REQUEST = Each line that follows should be printed again exactly as it stands.

☆ ☆ ☆ ☆

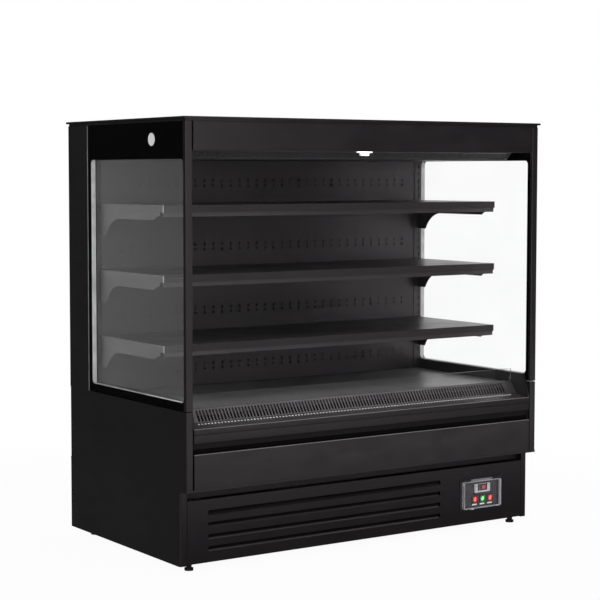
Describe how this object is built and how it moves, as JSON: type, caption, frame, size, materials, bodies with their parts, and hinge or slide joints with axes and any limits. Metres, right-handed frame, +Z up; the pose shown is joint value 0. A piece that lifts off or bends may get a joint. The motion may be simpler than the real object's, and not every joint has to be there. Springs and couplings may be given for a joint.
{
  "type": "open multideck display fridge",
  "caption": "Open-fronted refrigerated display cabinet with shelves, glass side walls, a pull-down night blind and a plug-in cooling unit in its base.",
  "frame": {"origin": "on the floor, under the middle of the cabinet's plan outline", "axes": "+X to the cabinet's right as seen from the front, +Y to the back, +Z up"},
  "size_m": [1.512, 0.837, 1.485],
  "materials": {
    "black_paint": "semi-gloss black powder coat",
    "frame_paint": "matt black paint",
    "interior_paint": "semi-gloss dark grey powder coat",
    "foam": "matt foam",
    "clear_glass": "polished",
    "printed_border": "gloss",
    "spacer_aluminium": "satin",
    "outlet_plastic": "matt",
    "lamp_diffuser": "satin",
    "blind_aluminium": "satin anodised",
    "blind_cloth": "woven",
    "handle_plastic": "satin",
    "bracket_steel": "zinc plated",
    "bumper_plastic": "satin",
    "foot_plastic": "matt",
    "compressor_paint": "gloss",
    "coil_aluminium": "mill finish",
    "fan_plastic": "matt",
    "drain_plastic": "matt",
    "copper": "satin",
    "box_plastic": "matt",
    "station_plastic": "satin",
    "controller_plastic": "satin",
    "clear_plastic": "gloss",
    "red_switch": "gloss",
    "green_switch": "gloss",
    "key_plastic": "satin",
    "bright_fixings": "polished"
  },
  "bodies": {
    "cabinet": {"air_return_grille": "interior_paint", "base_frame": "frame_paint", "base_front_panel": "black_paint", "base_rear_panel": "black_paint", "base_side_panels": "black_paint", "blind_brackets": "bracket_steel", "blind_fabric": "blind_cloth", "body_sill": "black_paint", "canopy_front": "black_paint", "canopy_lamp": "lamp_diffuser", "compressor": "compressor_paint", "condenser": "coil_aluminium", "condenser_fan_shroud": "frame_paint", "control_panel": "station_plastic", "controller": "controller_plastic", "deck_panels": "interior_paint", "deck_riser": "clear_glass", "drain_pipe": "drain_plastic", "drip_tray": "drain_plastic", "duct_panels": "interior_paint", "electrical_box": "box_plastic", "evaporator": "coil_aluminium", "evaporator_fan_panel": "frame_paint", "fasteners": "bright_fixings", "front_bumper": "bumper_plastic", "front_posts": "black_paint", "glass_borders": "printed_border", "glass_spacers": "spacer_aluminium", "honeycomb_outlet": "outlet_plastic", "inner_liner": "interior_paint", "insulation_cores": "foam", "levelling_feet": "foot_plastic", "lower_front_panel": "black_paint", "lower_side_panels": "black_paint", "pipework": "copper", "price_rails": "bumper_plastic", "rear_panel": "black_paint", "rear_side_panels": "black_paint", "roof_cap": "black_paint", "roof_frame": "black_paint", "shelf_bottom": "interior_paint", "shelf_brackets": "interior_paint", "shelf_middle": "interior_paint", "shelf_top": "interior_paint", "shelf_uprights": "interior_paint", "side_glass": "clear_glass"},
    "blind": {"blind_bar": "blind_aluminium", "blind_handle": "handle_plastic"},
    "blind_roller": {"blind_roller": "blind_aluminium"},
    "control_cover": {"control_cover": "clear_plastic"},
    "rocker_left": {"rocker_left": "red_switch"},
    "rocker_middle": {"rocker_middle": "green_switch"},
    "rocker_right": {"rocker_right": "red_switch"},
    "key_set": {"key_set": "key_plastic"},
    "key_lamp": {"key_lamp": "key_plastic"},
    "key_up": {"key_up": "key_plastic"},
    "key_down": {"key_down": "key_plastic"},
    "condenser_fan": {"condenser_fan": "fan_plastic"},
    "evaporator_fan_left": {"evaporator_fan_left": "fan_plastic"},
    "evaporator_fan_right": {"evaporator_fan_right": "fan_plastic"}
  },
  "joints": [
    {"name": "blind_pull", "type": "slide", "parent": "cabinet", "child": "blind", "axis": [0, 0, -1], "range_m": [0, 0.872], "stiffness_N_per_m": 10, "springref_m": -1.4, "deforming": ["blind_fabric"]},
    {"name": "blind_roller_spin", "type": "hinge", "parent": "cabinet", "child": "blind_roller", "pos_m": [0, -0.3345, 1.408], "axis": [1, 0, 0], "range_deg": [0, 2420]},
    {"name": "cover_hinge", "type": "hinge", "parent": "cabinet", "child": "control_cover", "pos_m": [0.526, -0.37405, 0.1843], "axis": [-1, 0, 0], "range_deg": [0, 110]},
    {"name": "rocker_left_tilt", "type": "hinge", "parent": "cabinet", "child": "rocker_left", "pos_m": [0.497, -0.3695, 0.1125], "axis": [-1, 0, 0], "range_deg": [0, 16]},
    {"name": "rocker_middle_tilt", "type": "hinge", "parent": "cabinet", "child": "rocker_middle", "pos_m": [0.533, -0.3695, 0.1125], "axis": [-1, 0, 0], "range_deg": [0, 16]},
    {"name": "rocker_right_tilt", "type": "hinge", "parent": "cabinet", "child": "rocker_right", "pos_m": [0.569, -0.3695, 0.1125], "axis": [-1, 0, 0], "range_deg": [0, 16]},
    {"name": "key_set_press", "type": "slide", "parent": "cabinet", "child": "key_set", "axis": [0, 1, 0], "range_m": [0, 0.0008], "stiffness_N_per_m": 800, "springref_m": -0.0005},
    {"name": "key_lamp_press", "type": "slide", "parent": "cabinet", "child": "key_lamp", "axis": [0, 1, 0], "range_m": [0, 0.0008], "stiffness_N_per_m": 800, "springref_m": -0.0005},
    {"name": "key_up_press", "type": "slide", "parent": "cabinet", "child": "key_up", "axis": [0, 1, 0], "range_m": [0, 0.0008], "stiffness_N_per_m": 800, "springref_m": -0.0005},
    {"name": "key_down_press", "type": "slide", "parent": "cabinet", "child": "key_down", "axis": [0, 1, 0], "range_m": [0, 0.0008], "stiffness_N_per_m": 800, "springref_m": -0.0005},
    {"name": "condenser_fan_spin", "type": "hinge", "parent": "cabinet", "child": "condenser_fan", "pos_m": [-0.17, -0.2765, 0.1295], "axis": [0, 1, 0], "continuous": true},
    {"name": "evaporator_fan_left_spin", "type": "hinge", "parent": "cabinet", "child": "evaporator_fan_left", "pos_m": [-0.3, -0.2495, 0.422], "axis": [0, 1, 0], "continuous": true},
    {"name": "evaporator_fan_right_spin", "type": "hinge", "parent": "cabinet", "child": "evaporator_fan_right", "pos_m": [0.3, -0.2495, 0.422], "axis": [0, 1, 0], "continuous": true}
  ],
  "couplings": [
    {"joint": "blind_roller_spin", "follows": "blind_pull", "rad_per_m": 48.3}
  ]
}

☆ ☆ ☆ ☆

EXERCISE RESULT =
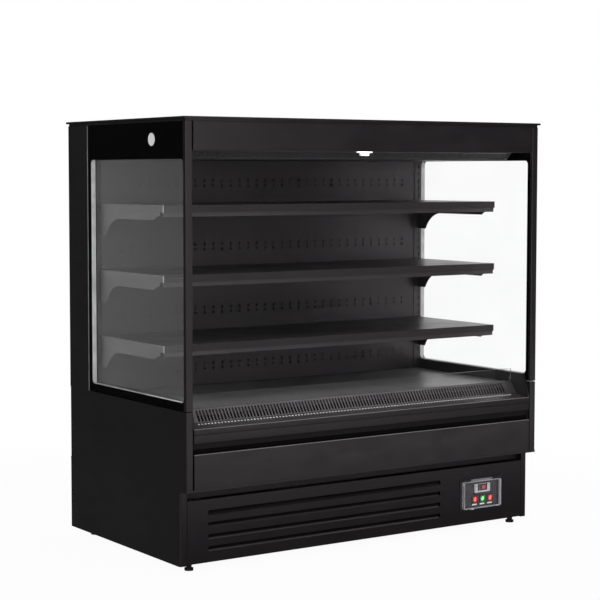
Describe how this object is built and how it moves, as JSON: type, caption, frame, size, materials, bodies with their parts, and hinge or slide joints with axes and any limits. Metres, right-handed frame, +Z up; the pose shown is joint value 0. A piece that lifts off or bends may get a joint. The motion may be simpler than the real object's, and not every joint has to be there. Springs and couplings may be given for a joint.
{
  "type": "open multideck display fridge",
  "caption": "Open-fronted refrigerated display cabinet with shelves, glass side walls, a pull-down night blind and a plug-in cooling unit in its base.",
  "frame": {"origin": "on the floor, under the middle of the cabinet's plan outline", "axes": "+X to the cabinet's right as seen from the front, +Y to the back, +Z up"},
  "size_m": [1.512, 0.837, 1.485],
  "materials": {
    "black_paint": "semi-gloss black powder coat",
    "frame_paint": "matt black paint",
    "interior_paint": "semi-gloss dark grey powder coat",
    "foam": "matt foam",
    "clear_glass": "polished",
    "printed_border": "gloss",
    "spacer_aluminium": "satin",
    "outlet_plastic": "matt",
    "lamp_diffuser": "satin",
    "blind_aluminium": "satin anodised",
    "blind_cloth": "woven",
    "handle_plastic": "satin",
    "bracket_steel": "zinc plated",
    "bumper_plastic": "satin",
    "foot_plastic": "matt",
    "compressor_paint": "gloss",
    "coil_aluminium": "mill finish",
    "fan_plastic": "matt",
    "drain_plastic": "matt",
    "copper": "satin",
    "box_plastic": "matt",
    "station_plastic": "satin",
    "controller_plastic": "satin",
    "clear_plastic": "gloss",
    "red_switch": "gloss",
    "green_switch": "gloss",
    "key_plastic": "satin",
    "bright_fixings": "polished"
  },
  "bodies": {
    "cabinet": {"air_return_grille": "interior_paint", "base_frame": "frame_paint", "base_front_panel": "black_paint", "base_rear_panel": "black_paint", "base_side_panels": "black_paint", "blind_brackets": "bracket_steel", "blind_fabric": "blind_cloth", "body_sill": "black_paint", "canopy_front": "black_paint", "canopy_lamp": "lamp_diffuser", "compressor": "compressor_paint", "condenser": "coil_aluminium", "condenser_fan_shroud": "frame_paint", "control_panel": "station_plastic", "controller": "controller_plastic", "deck_panels": "interior_paint", "deck_riser": "clear_glass", "drain_pipe": "drain_plastic", "drip_tray": "drain_plastic", "duct_panels": "interior_paint", "electrical_box": "box_plastic", "evaporator": "coil_aluminium", "evaporator_fan_panel": "frame_paint", "fasteners": "bright_fixings", "front_bumper": "bumper_plastic", "front_posts": "black_paint", "glass_borders": "printed_border", "glass_spacers": "spacer_aluminium", "honeycomb_outlet": "outlet_plastic", "inner_liner": "interior_paint", "insulation_cores": "foam", "levelling_feet": "foot_plastic", "lower_front_panel": "black_paint", "lower_side_panels": "black_paint", "pipework": "copper", "price_rails": "bumper_plastic", "rear_panel": "black_paint", "rear_side_panels": "black_paint", "roof_cap": "black_paint", "roof_frame": "black_paint", "shelf_bottom": "interior_paint", "shelf_brackets": "interior_paint", "shelf_middle": "interior_paint", "shelf_top": "interior_paint", "shelf_uprights": "interior_paint", "side_glass": "clear_glass"},
    "blind": {"blind_bar": "blind_aluminium", "blind_handle": "handle_plastic"},
    "blind_roller": {"blind_roller": "blind_aluminium"},
    "control_cover": {"control_cover": "clear_plastic"},
    "rocker_left": {"rocker_left": "red_switch"},
    "rocker_middle": {"rocker_middle": "green_switch"},
    "rocker_right": {"rocker_right": "red_switch"},
    "key_set": {"key_set": "key_plastic"},
    "key_lamp": {"key_lamp": "key_plastic"},
    "key_up": {"key_up": "key_plastic"},
    "key_down": {"key_down": "key_plastic"},
    "condenser_fan": {"condenser_fan": "fan_plastic"},
    "evaporator_fan_left": {"evaporator_fan_left": "fan_plastic"},
    "evaporator_fan_right": {"evaporator_fan_right": "fan_plastic"}
  },
  "joints": [
    {"name": "blind_pull", "type": "slide", "parent": "cabinet", "child": "blind", "axis": [0, 0, -1], "range_m": [0, 0.872], "stiffness_N_per_m": 10, "springref_m": -1.4, "deforming": ["blind_fabric"]},
    {"name": "blind_roller_spin", "type": "hinge", "parent": "cabinet", "child": "blind_roller", "pos_m": [0, -0.3345, 1.408], "axis": [1, 0, 0], "range_deg": [0, 2420]},
    {"name": "cover_hinge", "type": "hinge", "parent": "cabinet", "child": "control_cover", "pos_m": [0.526, -0.37405, 0.1843], "axis": [-1, 0, 0], "range_deg": [0, 110]},
    {"name": "rocker_left_tilt", "type": "hinge", "parent": "cabinet", "child": "rocker_left", "pos_m": [0.497, -0.3695, 0.1125], "axis": [-1, 0, 0], "range_deg": [0, 16]},
    {"name": "rocker_middle_tilt", "type": "hinge", "parent": "cabinet", "child": "rocker_middle", "pos_m": [0.533, -0.3695, 0.1125], "axis": [-1, 0, 0], "range_deg": [0, 16]},
    {"name": "rocker_right_tilt", "type": "hinge", "parent": "cabinet", "child": "rocker_right", "pos_m": [0.569, -0.3695, 0.1125], "axis": [-1, 0, 0], "range_deg": [0, 16]},
    {"name": "key_set_press", "type": "slide", "parent": "cabinet", "child": "key_set", "axis": [0, 1, 0], "range_m": [0, 0.0008], "stiffness_N_per_m": 800, "springref_m": -0.0005},
    {"name": "key_lamp_press", "type": "slide", "parent": "cabinet", "child": "key_lamp", "axis": [0, 1, 0], "range_m": [0, 0.0008], "stiffness_N_per_m": 800, "springref_m": -0.0005},
    {"name": "key_up_press", "type": "slide", "parent": "cabinet", "child": "key_up", "axis": [0, 1, 0], "range_m": [0, 0.0008], "stiffness_N_per_m": 800, "springref_m": -0.0005},
    {"name": "key_down_press", "type": "slide", "parent": "cabinet", "child": "key_down", "axis": [0, 1, 0], "range_m": [0, 0.0008], "stiffness_N_per_m": 800, "springref_m": -0.0005},
    {"name": "condenser_fan_spin", "type": "hinge", "parent": "cabinet", "child": "condenser_fan", "pos_m": [-0.17, -0.2765, 0.1295], "axis": [0, 1, 0], "continuous": true},
    {"name": "evaporator_fan_left_spin", "type": "hinge", "parent": "cabinet", "child": "evaporator_fan_left", "pos_m": [-0.3, -0.2495, 0.422], "axis": [0, 1, 0], "continuous": true},
    {"name": "evaporator_fan_right_spin", "type": "hinge", "parent": "cabinet", "child": "evaporator_fan_right", "pos_m": [0.3, -0.2495, 0.422], "axis": [0, 1, 0], "continuous": true}
  ],
  "couplings": [
    {"joint": "blind_roller_spin", "follows": "blind_pull", "rad_per_m": 48.3}
  ]
}